▽

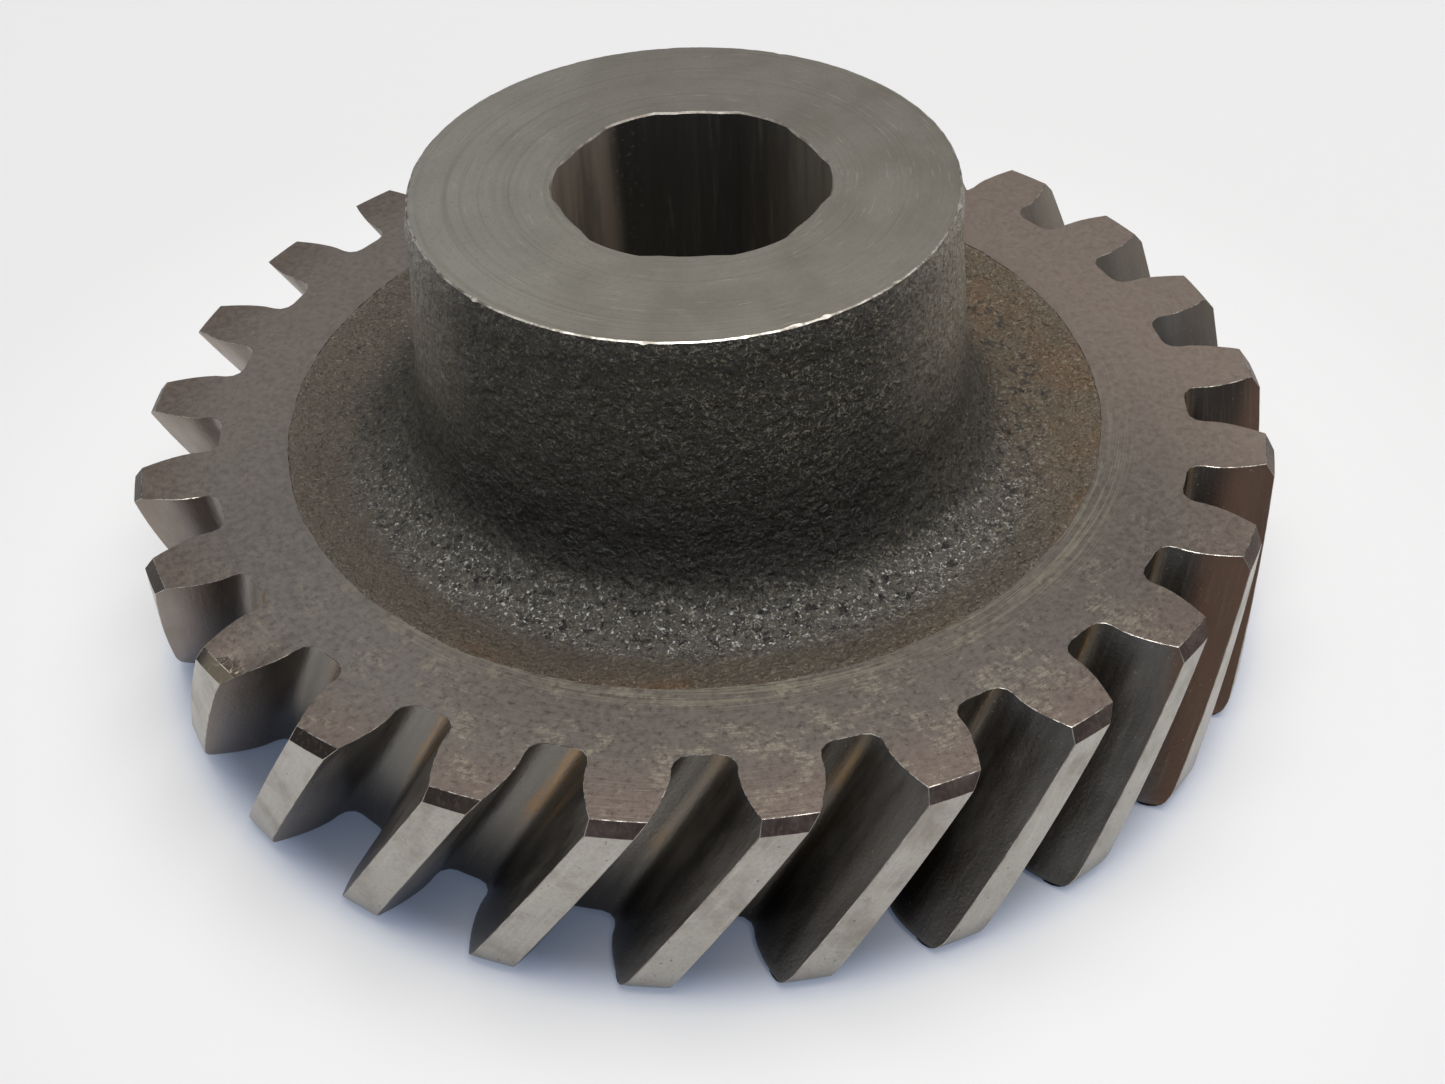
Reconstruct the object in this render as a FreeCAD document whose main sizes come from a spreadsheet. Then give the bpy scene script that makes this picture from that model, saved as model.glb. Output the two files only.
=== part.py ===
import FreeCAD, Part
import math
import os
import Sketcher

# Helical gear with a hexagon bore, cast in one piece and then machined.
# Sizes are in millimetres and degrees. The gear's axis is Z, its flat back is
# at Z = 0 and its hub points up. One flat of the bore faces +X.

SIZES = [
    # Teeth: full depth, 6 diametral pitch in the normal plane, right hand
    ("tooth_count", 25),
    ("normal_module", 4.2333),
    ("helix_angle", 30.0),
    ("pressure_angle", 14.5),
    ("dedendum_factor", 1.25),
    ("face_width", 25.4),
    # Angle from +X to the middle of a tooth, on the rim face
    ("tooth_phase", 4.75),
    ("root_fillet", 1.7),
    ("tip_chamfer_radial", 1.05),
    ("tip_chamfer_axial", 1.35),
    # Web and hub
    ("recess_diameter", 93.7),
    ("web_slope", 16.0),
    ("hub_fillet", 8.0),
    ("hub_draft", 4.5),
    ("hub_diameter", 59.3),
    ("overall_height", 55.0),
    # Bore: a drilled hole, then a hexagon broached through it whose corners stop at a circle
    ("drilled_diameter", 29.0),
    ("hex_across_flats", 28.6),
    ("hex_corner_diameter", 30.1),
    ("bore_edge_chamfer", 0.2),
    # How far a cutter runs past the metal
    ("overrun", 1.0),
]

doc = FreeCAD.newDocument("helical_gear")
sheet = doc.addObject("Spreadsheet::Sheet", "sizes")
for row, (alias, value) in enumerate(SIZES, start=1):
    sheet.set("A%d" % row, alias)
    sheet.set("B%d" % row, str(value))
    sheet.setAlias("B%d" % row, alias)
doc.recompute()
size = {alias: float(sheet.get(alias)) for alias, _ in SIZES}

# Gear geometry that follows from the sizes, in the plane across the axis
HELIX = math.radians(size["helix_angle"])
PITCH_RADIUS = size["tooth_count"] * size["normal_module"] / math.cos(HELIX) / 2
TIP_RADIUS = PITCH_RADIUS + size["normal_module"]
ROOT_RADIUS = PITCH_RADIUS - size["dedendum_factor"] * size["normal_module"]
PRESSURE = math.atan(math.tan(math.radians(size["pressure_angle"])) / math.cos(HELIX))
BASE_RADIUS = PITCH_RADIUS * math.cos(PRESSURE)
TOOTH_ANGLE = 2 * math.pi / size["tooth_count"]
TWIST = math.tan(HELIX) / PITCH_RADIUS
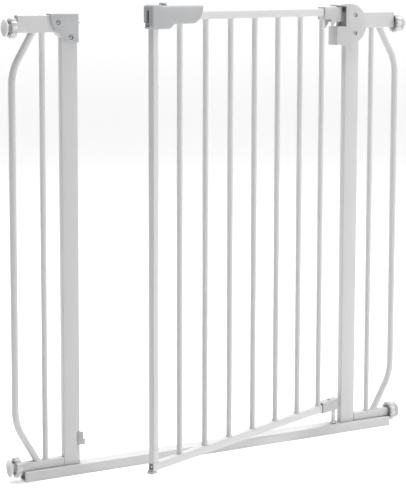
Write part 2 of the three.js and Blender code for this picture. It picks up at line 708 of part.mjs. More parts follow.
// A plug in the open end of the bottom rail, with a boss, and a lip that reaches out under the rail.
function cornerFitting() {
  const half = doorTubeDepth / 2;
  const core = half - tubeWall - gap;
  const z0 = doorBottom - gap - cornerLipThickness;
  const coreLow = doorBottom + tubeWall + gap;
  const coreHigh = doorBottom + doorRailHeight - tubeWall - gap;
  const webOuter = freeEnd - gap - cornerWeb;
  const recessFloor = freeEnd + cornerPlugRecess;
  const plug = box(recessFloor, freeEnd + cornerPlugLength, -core, core, coreLow, coreHigh);
  const tongue = box(webOuter, recessFloor + gap, -core, core, coreLow, coreLow + cornerWeb);
  const web = box(webOuter, freeEnd - gap, -half, half, z0, coreLow + cornerWeb);
  const lip = box(freeEnd - cornerLipReach, freeEnd + cornerLipOverlap, -half, half, z0, doorBottom - gap);
  const bossZ = (coreLow + coreHigh + cornerWeb) / 2;
  const boss = rod('x', freeEnd + gap, recessFloor + gap, cornerBossDiameter, 0, bossZ);
  add('door_corner_fitting', carve(plug, [tongue, web, lip, boss], []), greyPlastic, door);
}

bottomRail();
post('left', -1);
post('right', 1);
wings();
latchHousing();
keeper();
hingeHousing();
doorBarsAndRails();
upperBracket();
lowerBracket();
handle();
cornerFitting();

export default gate;
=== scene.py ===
import bmesh
import bpy
import json
import math
from mathutils import Matrix, Vector


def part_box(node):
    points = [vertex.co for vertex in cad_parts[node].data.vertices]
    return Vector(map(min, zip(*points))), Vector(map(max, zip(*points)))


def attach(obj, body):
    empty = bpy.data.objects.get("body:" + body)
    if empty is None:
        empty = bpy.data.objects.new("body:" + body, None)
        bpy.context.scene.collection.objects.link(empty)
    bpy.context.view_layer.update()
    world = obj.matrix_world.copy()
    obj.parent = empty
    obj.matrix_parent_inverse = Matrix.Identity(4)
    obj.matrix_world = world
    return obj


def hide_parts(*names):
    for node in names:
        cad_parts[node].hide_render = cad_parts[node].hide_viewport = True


# Safety gate for a doorway, in metres. The CAD frame gives every place; the pieces here are its looks.
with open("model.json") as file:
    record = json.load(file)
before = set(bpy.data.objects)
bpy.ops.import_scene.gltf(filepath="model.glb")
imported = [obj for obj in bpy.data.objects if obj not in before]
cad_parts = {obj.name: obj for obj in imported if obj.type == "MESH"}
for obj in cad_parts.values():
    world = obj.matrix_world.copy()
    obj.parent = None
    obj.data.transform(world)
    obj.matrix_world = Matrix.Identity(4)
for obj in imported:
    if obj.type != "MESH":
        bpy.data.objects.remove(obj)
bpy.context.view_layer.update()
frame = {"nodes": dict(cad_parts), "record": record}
nodes = frame["nodes"]
mm = 0.001
print("frame loaded,", len(nodes), "nodes")

doorPose = {
    "swing": 21.6,  # degrees open, as the frame has it
    "lift": 7.5 * mm,
}
pinLow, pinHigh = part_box("lower_hinge_pin")
hingeX = (pinLow.x + pinHigh.x) / 2
doorTurn = Matrix.Rotation(math.radians(doorPose["swing"]), 4, "Z")
doorPlace = Matrix.Translation((hingeX, 0, doorPose["lift"])) @ doorTurn
halfSplit = 0.15 * mm  # from the middle plane to each shell of a two-part housing


# tools
def closedBox(node):
    # a door node's corners with the door shut, measured from the hinge line
    back = doorPlace.inverted()
    places = [back @ v.co for v in nodes[node].data.vertices]
    low = Vector([min(p[i] for p in places) for i in range(3)])
    high = Vector([max(p[i] for p in places) for i in range(3)])
    return low, high


def block(low, high):
    bm = bmesh.new()
    bmesh.ops.create_cube(bm, size=1)
    bmesh.ops.scale(bm, vec=high - low, verts=bm.verts)
    bmesh.ops.translate(bm, vec=(low + high) / 2, verts=bm.verts)
    return bm


def edgesAlong(bm, axis):
    found = []
    for e in bm.edges:
        run = (e.verts[1].co - e.verts[0].co).normalized()
        if abs(run[axis]) > 0.99:
            found.append(e)
    return found


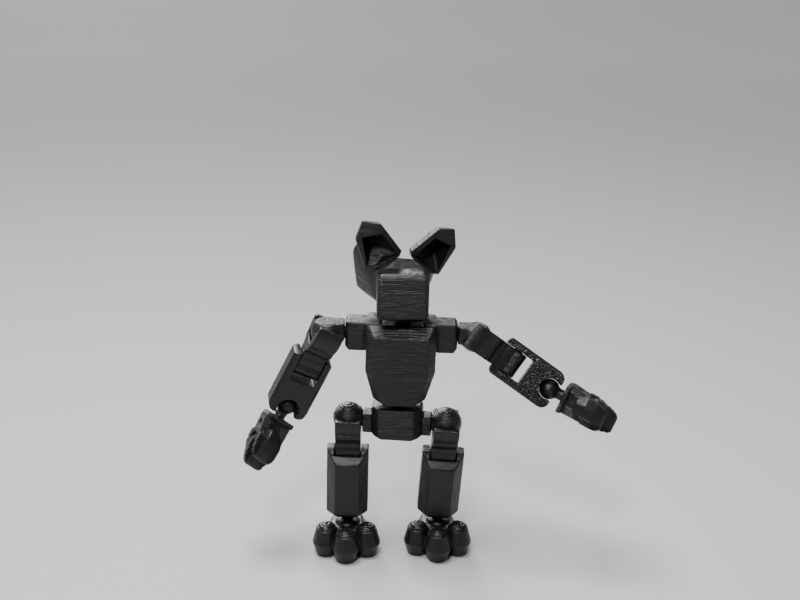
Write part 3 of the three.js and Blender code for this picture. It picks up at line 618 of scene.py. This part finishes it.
def ear_outer(grow=1.0, growy=1.0, k=0.5):
    pts = ear_rings(1, 0, 0, ear_front) + ear_rings(0.97, 0, -0.2, lambda x: 6.0) + ear_rings(0.68, -0.1, -1.2, lambda x: 11.0)
    if grow != 1.0:
        pts = [(EX + (x - EX) * grow, 6 + (y - 6) * growy, EZ - HD + (z - (EZ - HD)) * grow) for x, y, z in pts]
    return solid(pts, k)


def ear():
    outer = ear_outer(k=0.3)
    # the cup is a skewed notch: a wide outer wall and a steep inner one meet in a slanting crease
    mouth = [(9.0, 24.0), (15.2, 21.6), (12.0, 12.2), (9.7, 12.6), (2.9, 17.3)]
    inner = solid([(x, y, z - HD) for y in (-1, 3.4) for x, z in mouth] + [(11.4, 8.6, 20.2 - HD), (10.4, 8.4, 18.6 - HD), (7.2, 5.2, 15.4 - HD)], 0.25)

    def f(x, y, z):
        return cutaway(outer(x, y, layered(z)), inner(x, y, z), k=0.3)

    return f


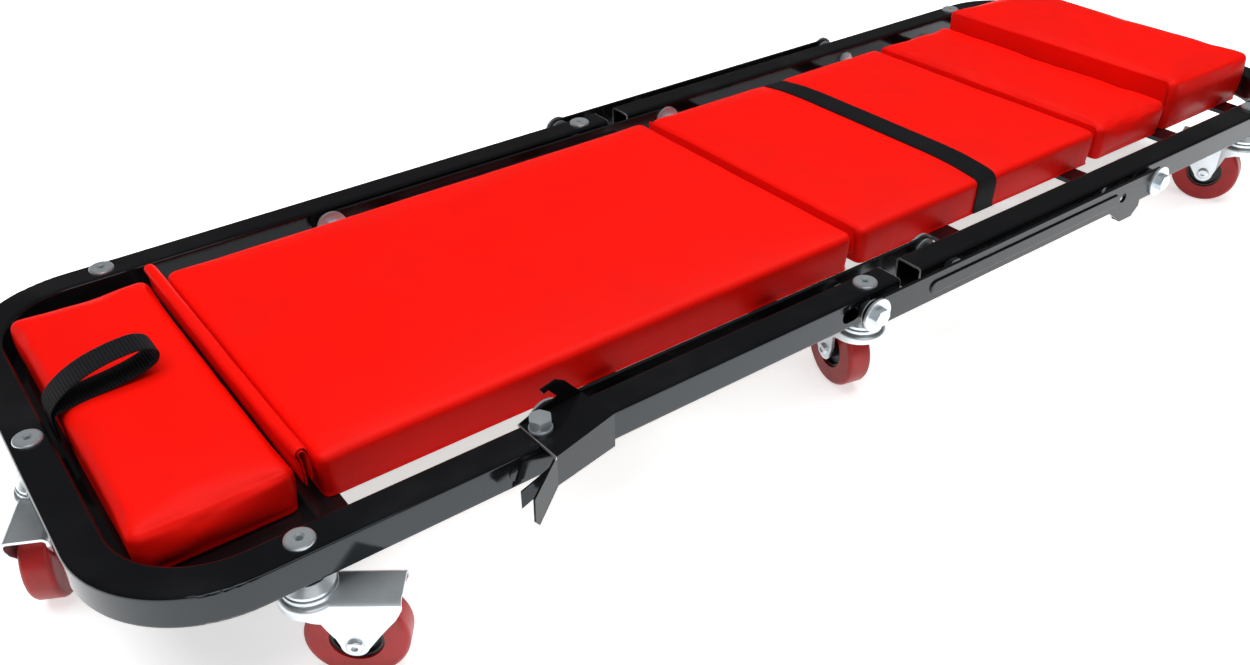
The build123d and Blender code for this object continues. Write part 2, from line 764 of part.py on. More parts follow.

△

| PROBLEM DESCRIPTION |
From the entries above, copy out every line where the string "body" appears.

| EXERCISE RESULT |
def attach(obj, body):
    empty = bpy.data.objects.get("body:" + body)
        empty = bpy.data.objects.new("body:" + body, None)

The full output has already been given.